Quantum Demiurge

2025.02.22-2025.04.16

艺术总监:艾海
出品人:魏星 时璐

S·ART Art Space is pleased to collaborate with MadeIn Gallery to present the group exhibition “Quantum Demiurge”, which will officially open on February 22, 2025. This exhibition will showcase the works of five artists: Bian Yunxiang, Cai Jian, Feng Zhixuan, Lu Pingyuan, and Wang Ziquan, encompassing a wide range of media including installations, sculptures, paintings, works on paper and videos. The exhibition focuses on the dialogue and reshaping between technology and human experience, exploring how artists transcend reality through technological and social media to open up new narratives and engage in the act of “demiurge.”

In today’s information-saturated era, individuals often struggle to concentrate on a singular moment in time. Bian Yunxiang’s pseudo-documentary intertwines lighthouses built thousands of years ago with 5G signal towers within a single narrative—as symbols of civilization from different eras—replacing isolated time nodes with linear time. The traces of “creation” from different times all attempt to counteract the entropy of time. In Bian Yunxiang’s view, we are in a state of “eternal confrontation” with our surroundings. By compressing the dimensions of time and space, he deconstructs the layers of “confrontation” within these symbols, revealing the complex interaction between geopolitics and the natural environment in modern life.

While Bian Yunxiang explores the external world, Wang Ziquan examines how technology reshapes the perception of the human body. His semi-translucent sculptures strip away the skin to reveal figures as they appear in X-ray vision.  Using modeling technologies, Wang records how the physical body is translated and deconstructed in virtual space, reproducing this data in sculptural form. The intricate neural networks, blood vessels, and organs in his works are presented as neon-colored electronic components. The body is thus transformed into a precise, rational, and functional machine, while distorted postures and peeling resin surfaces highlight its fragility. This interplay invites the audience to recognize that while the body attempts to transcend its physical form, it remains bound by the self, reflecting the complex relationship between human existence and alienation in a technology-driven world.
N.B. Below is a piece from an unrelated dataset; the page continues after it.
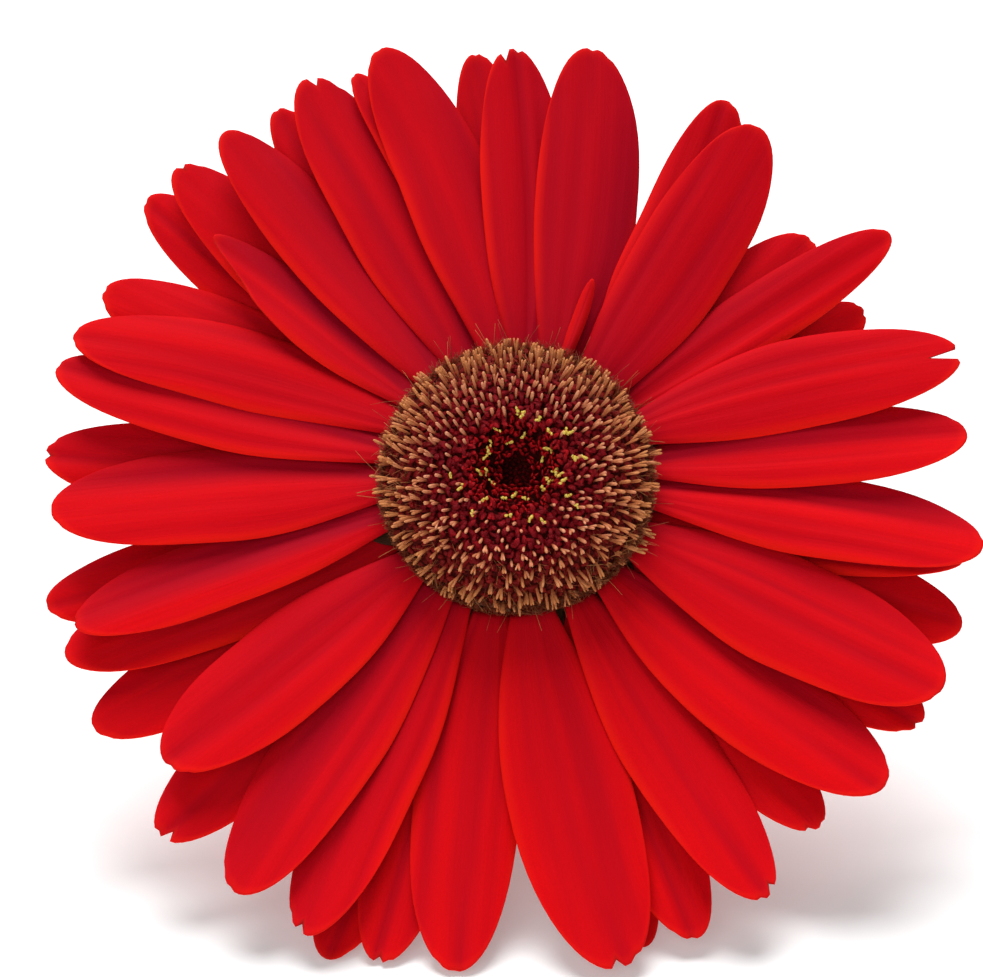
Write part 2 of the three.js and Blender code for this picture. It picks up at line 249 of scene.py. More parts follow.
# streaks that run the length of a petal, bract or stem; Grain is across, along and a seed, in mm
def buildStreaks():
    group, start, end = newGroup(
        "lengthwiseStreaks",
        [
            ("Grain", "NodeSocketVector", None),
            ("Lines", "NodeSocketFloat", 3.0),
            ("Length", "NodeSocketFloat", 12.0),
        ],
        [("Fine", "NodeSocketFloat"), ("Broad", "NodeSocketFloat")],
    )
    parts = group.nodes.new("ShaderNodeSeparateXYZ")
    group.links.new(start.outputs["Grain"], parts.inputs[0])
    seedStep = 7.3
    for label, lines in (("Fine", 1.0), ("Broad", 0.3)):
        place = group.nodes.new("ShaderNodeCombineXYZ")
        across = addMath(group, "MULTIPLY", parts.outputs[0], start.outputs["Lines"])
        group.links.new(addMath(group, "MULTIPLY", across, lines), place.inputs[0])
        along = addMath(group, "DIVIDE", parts.outputs[1], start.outputs["Length"])
        group.links.new(along, place.inputs[1])
        group.links.new(addMath(group, "MULTIPLY", parts.outputs[2], seedStep), place.inputs[2])
        noise = addNoise(group, place.outputs[0], 1.0, 3.0, 0.55)
        group.links.new(addSpread(group, noise, 0.28, 0.72), end.inputs[label])
    return group


# soft cloudy variation, in the piece's own space
def buildMottle():
    group, start, end = newGroup(
        "softMottle",
        [
            ("Size in mm", "NodeSocketFloat", 6.0),
            ("Low", "NodeSocketFloat", 0.35),
            ("High", "NodeSocketFloat", 0.65),
        ],
        [("Cloud", "NodeSocketFloat"), ("Speck", "NodeSocketFloat")],
    )
    place = group.nodes.new("ShaderNodeTexCoord")
    scale = addMath(group, "DIVIDE", 1 / mm, start.outputs["Size in mm"])
    finer = addMath(group, "MULTIPLY", scale, 9.0)
    cloud = addNoise(group, place.outputs["Object"], scale)
    speck = addNoise(group, place.outputs["Object"], finer, roughness=0.6)
    cloud = addSpread(group, cloud, start.outputs["Low"], start.outputs["High"])
    group.links.new(cloud, end.inputs["Cloud"])
    group.links.new(addSpread(group, speck, 0.3, 0.7), end.inputs["Speck"])
    return group


streakGroup = buildStreaks()
mottleGroup = buildMottle()


def useGroup(tree, group, **values):
    node = tree.nodes.new("ShaderNodeGroup")
    node.node_tree = group
    for label, value in values.items():
        socket = node.inputs[label.replace("_", " ")]
        if isinstance(value, bpy.types.NodeSocket):
            tree.links.new(value, socket)
        else:
            socket.default_value = value
    return node


def newMaterial(name, **settings):
    material = bpy.data.materials.new(name)
    material.use_nodes = True
    shader = material.node_tree.nodes["Principled BSDF"]
    for label, value in settings.items():
        shader.inputs[label.replace("_", " ")].default_value = value
    return material, material.node_tree, shader


def finishLook(tree, shader, colour, height=None, depth=0.0, strength=1.0):  # the depth is in mm
    tree.links.new(colour, shader.inputs["Base Color"])
    if height is None:
        return
    bump = tree.nodes.new("ShaderNodeBump")
    bump.inputs["Strength"].default_value = strength
    bump.inputs["Distance"].default_value = depth * mm
    tree.links.new(height, bump.inputs["Height"])
    tree.links.new(bump.outputs[0], shader.inputs["Normal"])


petalFinish = {
    "red": (0.84, 0.002, 0.0035, 1),
    "deepRed": (0.56, 0.0006, 0.004, 1),
    "crimson": (0.32, 0.001, 0.012, 1),
    # the colour of the painted highlight along the petal edges
    "rim": (0.95, 0.014, 0.004, 1),
    "underside": (0.6, 0.05, 0.035, 1),
    "undersideVein": (0.36, 0.012, 0.014, 1),
    "char": (0.035, 0.008, 0.006, 1),
    "linesPerMm": 3.2,
    "streakLength": 14.0,
    "cloudSize": 9.0,
    "fuzzSize": 2.7,
    "streakShare": 0.16,
    "valleyShadeShare": 0.58,
    "cloudShare": 0.14,
    "fuzzShare": 0.28,
    "rimHighlightShare": 0.7,
    "bump": 0.02,
}


def petalMaterial():
    material, tree, shader = newMaterial(
        "petalVelvet", Roughness=0.7, Specular_IOR_Level=0.05, Sheen_Weight=0.02, Sheen_Roughness=0.4,
        Sheen_Tint=(1, 0.08, 0.12, 1),
    )
    look = petalFinish
    streaks = useGroup(
        tree, streakGroup, Grain=addAttribute(tree, "grain", "Vector"), Lines=look["linesPerMm"],
        Length=look["streakLength"],
    )
    fine, broad = streaks.outputs["Fine"], streaks.outputs["Broad"]
    cloud = useGroup(tree, mottleGroup, Size_in_mm=look["cloudSize"])
    fuzz = useGroup(tree, mottleGroup, Size_in_mm=look["fuzzSize"])
    colour = addTint(tree, look["red"], fine, look["streakShare"], look["deepRed"])
    # painted shade: the grooves are darkened towards crimson
    colour = addTint(tree, colour, addAttribute(tree, "valley"), look["valleyShadeShare"], look["crimson"])
    colour = addTint(tree, colour, broad, look["streakShare"], look["crimson"])
    colour = addTint(tree, colour, cloud.outputs["Cloud"], look["cloudShare"], look["deepRed"])
    colour = addTint(tree, colour, fuzz.outputs["Speck"], look["fuzzShare"], look["deepRed"])
    # painted shade: this attribute darkens each petal towards crimson at its foot, on the side that faces
    # up and on the top petals, with a little random tone
    colour = addMix(tree, addAttribute(tree, "shadeAndTone"), colour, look["crimson"])
    # painted highlight: a brighter orange red along the petal edges
    colour = addTint(tree, colour, addAttribute(tree, "rim"), look["rimHighlightShare"], look["rim"])
    veins = addMath(tree, "MULTIPLY", fine, broad)
    back = addMix(tree, veins, look["underside"], look["undersideVein"])
    colour = addMix(tree, addAttribute(tree, "under"), colour, back)
    colour = addMix(tree, addAttribute(tree, "char"), colour, look["char"])
    height = addMath(tree, "ADD", fine, addMath(tree, "MULTIPLY", broad, 1.4))
    height = addMath(tree, "ADD", height, addMath(tree, "MULTIPLY", cloud.outputs["Speck"], 0.35))
    finishLook(tree, shader, colour, height, look["bump"], 0.8)
    return material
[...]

Feng Zhixuan similarly seeks to unearth traces of humanity within industrial materials, reimagining our position amidst nature and industrialization. In Feng’s “World Forward” series, Feng Zhixuan transforms slices of a brewery’s ruins into geological specimens—industrial products that once bore the weight of global trade, destroyed and buried by an accident, like rapidly decaying fossils of civilization. The artist, with an archaeological stance, excavates and reassembles these fragments, turning the brewery ruins into a “geological core sample of the globalization era.” He presents “slices of the Earth under global trade.” In the “The Shape of Amphibian ” series, Feng Zhixuan employs modeling technology to recast continental plates with aluminum, translating tectonic movement into human labor and creating new landscapes. His works highlight how human understanding of evolution and the earth evolves with technological and commercial advancements.

While the previous three artists utilize technology to create entities in tangible or virtual spaces, Lu Pingyuan and Cai Jian act as intermediaries  between technology and contemporary society. Lu Pingyuan’s recent work explores how artificial intelligence reshapes belief systems, particularly in his “Best of the Best Draw” series, where he inputs information about traditional Chinese deities into AI, prompting it to generate a new belief framework. He then uses traditional paper-cutting techniques to define the resulting AI-generated deities, encouraging viewers to rethink how belief systems and cultural heritage can be preserved in an AI-dominated era.

Cai Jian focuses on the “jade gambling” industry, a traditional practice that has recently gained new attention through social media in China and Myanmar. The value of jade is closely tied to its intrinsic risk, forming an industry chain replete with games of chance at every stage, aiming to maximize profit. In his “Confidence” series, Cai Jian likens the valuation of jade to the pricing mechanisms of the market of contemporary art—both abstract and counterintuitive. He extracts visual features from the jade production process, covering flowing textures with stone-like coatings, then uses machinery to shatter them. This irreversible action mimics the gambling process, where results are determined in an instant. The series not only presents phenomena but also prompts viewers (including the artist himself) to consider whether the risks are worthwhile and if such “contemporary creations” are merely a carefully designed probability game.

“Quantum Demiurge” traverses the boundaries of body and non-human, nature and virtual, and tradition and innovation through heterogeneous narratives, constantly generating new thoughts and dialogues. The exhibition invites the audience into a world where multiple realities intertwine, where the uncertainty of technology and the complexity of humanity collide, inspiring boundless imagination of future possibilities.